WORK REQUIRED
Beginning with the line that contains "Model this object" and ending with the line that contains "STEPS_PER_TURN = 48", reproduce each line exactly; include both and add nothing.

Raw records
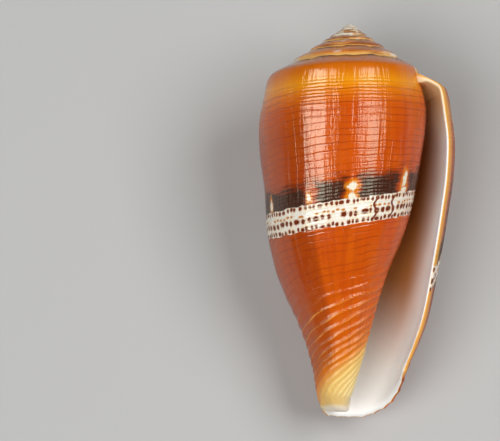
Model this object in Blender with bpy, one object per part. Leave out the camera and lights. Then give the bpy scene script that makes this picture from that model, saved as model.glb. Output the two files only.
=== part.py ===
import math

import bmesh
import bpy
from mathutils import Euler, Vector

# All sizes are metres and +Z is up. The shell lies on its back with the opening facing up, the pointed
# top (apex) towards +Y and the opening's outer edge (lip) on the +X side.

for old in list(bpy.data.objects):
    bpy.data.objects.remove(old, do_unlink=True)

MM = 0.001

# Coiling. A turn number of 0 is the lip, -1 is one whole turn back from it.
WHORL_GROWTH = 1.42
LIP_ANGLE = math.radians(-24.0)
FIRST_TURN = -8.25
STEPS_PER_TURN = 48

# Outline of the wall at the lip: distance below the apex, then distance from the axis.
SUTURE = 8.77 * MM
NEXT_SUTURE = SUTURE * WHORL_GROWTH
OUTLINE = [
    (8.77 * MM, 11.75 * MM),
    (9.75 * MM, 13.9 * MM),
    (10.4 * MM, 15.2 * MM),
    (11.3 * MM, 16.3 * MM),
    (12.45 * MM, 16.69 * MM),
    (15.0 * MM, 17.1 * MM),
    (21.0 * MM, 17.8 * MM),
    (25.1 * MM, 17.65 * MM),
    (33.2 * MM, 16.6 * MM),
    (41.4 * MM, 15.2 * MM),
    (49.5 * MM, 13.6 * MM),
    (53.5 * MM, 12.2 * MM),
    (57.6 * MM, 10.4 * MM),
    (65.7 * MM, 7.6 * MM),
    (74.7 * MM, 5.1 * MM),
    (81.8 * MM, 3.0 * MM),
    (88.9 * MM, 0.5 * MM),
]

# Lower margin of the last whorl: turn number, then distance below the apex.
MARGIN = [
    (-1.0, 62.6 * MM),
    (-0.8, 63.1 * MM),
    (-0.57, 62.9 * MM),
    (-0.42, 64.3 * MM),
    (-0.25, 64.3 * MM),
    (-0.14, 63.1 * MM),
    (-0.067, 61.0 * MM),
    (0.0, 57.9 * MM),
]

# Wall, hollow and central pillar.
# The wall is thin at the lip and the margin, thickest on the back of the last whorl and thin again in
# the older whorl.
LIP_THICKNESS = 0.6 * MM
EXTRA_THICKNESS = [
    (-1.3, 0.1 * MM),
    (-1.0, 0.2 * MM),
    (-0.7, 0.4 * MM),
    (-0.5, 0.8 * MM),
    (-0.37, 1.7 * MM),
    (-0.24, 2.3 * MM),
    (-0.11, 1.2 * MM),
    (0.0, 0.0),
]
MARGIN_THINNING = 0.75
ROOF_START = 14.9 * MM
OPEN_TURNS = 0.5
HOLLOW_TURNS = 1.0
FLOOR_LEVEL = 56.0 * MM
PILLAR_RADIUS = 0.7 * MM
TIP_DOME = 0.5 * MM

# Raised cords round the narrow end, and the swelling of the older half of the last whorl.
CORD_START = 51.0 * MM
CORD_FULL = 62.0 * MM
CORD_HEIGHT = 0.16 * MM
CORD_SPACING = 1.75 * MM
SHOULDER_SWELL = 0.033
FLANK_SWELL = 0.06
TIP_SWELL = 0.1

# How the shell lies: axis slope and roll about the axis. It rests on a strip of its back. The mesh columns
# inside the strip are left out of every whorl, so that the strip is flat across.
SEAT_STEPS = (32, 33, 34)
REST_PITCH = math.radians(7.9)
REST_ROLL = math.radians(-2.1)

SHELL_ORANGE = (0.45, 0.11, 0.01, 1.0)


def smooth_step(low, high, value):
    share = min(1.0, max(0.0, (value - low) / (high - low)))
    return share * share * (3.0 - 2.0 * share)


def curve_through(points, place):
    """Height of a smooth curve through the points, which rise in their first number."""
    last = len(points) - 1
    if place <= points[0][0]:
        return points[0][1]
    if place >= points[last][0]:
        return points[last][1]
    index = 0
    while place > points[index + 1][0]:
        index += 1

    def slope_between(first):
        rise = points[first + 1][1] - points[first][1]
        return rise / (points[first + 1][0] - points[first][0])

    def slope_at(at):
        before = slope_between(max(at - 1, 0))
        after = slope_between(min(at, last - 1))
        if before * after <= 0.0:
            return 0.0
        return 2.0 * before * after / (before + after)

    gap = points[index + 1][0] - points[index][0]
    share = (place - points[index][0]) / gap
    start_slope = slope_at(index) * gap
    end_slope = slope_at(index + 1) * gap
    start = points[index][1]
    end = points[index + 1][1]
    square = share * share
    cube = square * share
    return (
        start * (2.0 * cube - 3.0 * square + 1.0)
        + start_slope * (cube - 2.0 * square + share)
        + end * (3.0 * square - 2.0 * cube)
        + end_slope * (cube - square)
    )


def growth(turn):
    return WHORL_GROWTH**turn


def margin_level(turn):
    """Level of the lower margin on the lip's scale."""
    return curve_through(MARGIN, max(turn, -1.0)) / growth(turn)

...

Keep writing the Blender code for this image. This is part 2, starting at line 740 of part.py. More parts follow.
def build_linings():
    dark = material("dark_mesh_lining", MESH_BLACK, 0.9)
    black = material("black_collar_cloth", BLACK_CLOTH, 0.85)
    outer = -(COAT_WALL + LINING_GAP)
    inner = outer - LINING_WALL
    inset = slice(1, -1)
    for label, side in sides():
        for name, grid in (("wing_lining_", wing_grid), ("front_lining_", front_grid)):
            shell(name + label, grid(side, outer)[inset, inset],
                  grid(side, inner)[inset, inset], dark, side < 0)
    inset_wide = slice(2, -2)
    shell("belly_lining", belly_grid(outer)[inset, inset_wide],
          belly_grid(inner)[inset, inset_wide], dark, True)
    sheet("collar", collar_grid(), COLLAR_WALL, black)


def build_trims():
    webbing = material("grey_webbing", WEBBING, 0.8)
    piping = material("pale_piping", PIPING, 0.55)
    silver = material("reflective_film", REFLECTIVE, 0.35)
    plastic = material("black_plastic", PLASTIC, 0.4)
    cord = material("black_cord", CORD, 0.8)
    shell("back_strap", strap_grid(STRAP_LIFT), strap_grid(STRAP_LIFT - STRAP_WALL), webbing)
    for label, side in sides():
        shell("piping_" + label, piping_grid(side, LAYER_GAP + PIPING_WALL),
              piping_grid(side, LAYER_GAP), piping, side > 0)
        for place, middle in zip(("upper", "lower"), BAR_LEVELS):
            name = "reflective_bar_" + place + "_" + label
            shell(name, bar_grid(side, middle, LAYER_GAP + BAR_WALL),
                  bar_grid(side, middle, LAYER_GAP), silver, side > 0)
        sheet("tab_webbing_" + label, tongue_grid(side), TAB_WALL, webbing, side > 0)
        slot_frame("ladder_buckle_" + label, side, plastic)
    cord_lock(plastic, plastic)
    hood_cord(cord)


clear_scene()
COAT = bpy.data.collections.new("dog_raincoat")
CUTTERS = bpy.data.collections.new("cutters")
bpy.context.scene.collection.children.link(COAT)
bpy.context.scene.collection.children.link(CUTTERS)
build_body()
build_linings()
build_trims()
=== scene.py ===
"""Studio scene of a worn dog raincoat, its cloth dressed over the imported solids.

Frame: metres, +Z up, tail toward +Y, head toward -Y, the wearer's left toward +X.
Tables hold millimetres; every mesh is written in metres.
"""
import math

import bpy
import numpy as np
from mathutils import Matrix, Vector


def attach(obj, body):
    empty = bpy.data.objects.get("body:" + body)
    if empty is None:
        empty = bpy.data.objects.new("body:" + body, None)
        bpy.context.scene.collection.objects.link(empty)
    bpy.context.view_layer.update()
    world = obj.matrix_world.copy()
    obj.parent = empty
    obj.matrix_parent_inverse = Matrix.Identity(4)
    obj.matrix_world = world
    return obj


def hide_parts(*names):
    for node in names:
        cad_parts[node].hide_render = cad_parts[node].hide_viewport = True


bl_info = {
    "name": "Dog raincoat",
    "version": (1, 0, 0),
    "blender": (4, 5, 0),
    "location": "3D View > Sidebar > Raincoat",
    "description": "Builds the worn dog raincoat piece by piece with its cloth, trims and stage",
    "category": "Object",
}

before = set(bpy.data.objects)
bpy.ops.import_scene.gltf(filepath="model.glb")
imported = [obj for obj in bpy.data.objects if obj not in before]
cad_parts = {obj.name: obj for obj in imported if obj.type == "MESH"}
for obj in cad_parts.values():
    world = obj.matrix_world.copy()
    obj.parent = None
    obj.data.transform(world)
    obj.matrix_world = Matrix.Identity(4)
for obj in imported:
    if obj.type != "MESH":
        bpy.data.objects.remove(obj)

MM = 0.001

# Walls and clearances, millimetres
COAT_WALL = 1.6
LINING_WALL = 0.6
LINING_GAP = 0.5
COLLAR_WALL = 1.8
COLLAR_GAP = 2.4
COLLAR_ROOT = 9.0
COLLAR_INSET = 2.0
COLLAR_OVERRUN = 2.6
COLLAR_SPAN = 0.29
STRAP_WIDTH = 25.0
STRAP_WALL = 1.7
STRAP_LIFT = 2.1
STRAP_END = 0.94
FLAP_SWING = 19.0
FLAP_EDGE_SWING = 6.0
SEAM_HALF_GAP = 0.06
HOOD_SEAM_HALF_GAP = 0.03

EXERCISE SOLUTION
Model this object in Blender with bpy, one object per part. Leave out the camera and lights. Then give the bpy scene script that makes this picture from that model, saved as model.glb. Output the two files only.
=== part.py ===
import math

import bmesh
import bpy
from mathutils import Euler, Vector

# All sizes are metres and +Z is up. The shell lies on its back with the opening facing up, the pointed
# top (apex) towards +Y and the opening's outer edge (lip) on the +X side.

for old in list(bpy.data.objects):
    bpy.data.objects.remove(old, do_unlink=True)

MM = 0.001

# Coiling. A turn number of 0 is the lip, -1 is one whole turn back from it.
WHORL_GROWTH = 1.42
LIP_ANGLE = math.radians(-24.0)
FIRST_TURN = -8.25
STEPS_PER_TURN = 48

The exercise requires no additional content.